** TASK DETAILS **
What is the number of lines containing the word "from"? Please answer with that number and nothing more.

** DATA RECORDS **
------------------------------
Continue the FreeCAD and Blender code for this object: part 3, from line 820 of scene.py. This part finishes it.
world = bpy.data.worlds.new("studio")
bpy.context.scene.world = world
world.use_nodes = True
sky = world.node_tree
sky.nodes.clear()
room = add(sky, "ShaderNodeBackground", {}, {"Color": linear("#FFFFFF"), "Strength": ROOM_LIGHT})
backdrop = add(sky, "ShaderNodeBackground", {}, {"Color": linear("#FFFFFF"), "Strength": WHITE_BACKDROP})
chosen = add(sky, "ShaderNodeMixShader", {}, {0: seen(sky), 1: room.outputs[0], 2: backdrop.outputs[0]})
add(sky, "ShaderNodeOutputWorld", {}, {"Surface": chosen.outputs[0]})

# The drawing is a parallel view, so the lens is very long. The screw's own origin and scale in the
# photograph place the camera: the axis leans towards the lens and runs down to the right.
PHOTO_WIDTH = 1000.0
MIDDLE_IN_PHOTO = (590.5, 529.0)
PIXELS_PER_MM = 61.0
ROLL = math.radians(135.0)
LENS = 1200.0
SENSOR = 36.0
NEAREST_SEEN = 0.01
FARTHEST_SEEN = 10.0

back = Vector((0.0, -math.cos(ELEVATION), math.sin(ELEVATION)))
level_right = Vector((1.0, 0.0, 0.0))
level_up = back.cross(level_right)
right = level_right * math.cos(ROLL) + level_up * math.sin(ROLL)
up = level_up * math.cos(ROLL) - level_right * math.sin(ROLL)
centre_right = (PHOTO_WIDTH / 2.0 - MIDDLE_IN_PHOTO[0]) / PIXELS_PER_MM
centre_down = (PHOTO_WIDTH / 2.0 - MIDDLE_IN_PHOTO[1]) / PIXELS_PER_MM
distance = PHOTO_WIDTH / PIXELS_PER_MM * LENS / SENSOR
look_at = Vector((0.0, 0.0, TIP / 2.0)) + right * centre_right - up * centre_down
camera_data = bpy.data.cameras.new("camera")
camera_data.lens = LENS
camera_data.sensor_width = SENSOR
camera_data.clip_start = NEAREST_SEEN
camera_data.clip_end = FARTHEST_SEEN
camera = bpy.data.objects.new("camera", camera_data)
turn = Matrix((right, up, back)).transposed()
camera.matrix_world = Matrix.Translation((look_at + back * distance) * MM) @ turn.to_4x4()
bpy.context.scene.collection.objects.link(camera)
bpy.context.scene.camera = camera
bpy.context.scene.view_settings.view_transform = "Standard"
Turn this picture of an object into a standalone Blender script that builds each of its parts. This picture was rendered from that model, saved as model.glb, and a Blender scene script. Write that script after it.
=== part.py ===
------------------------------
** CORRECT OUTPUT **
2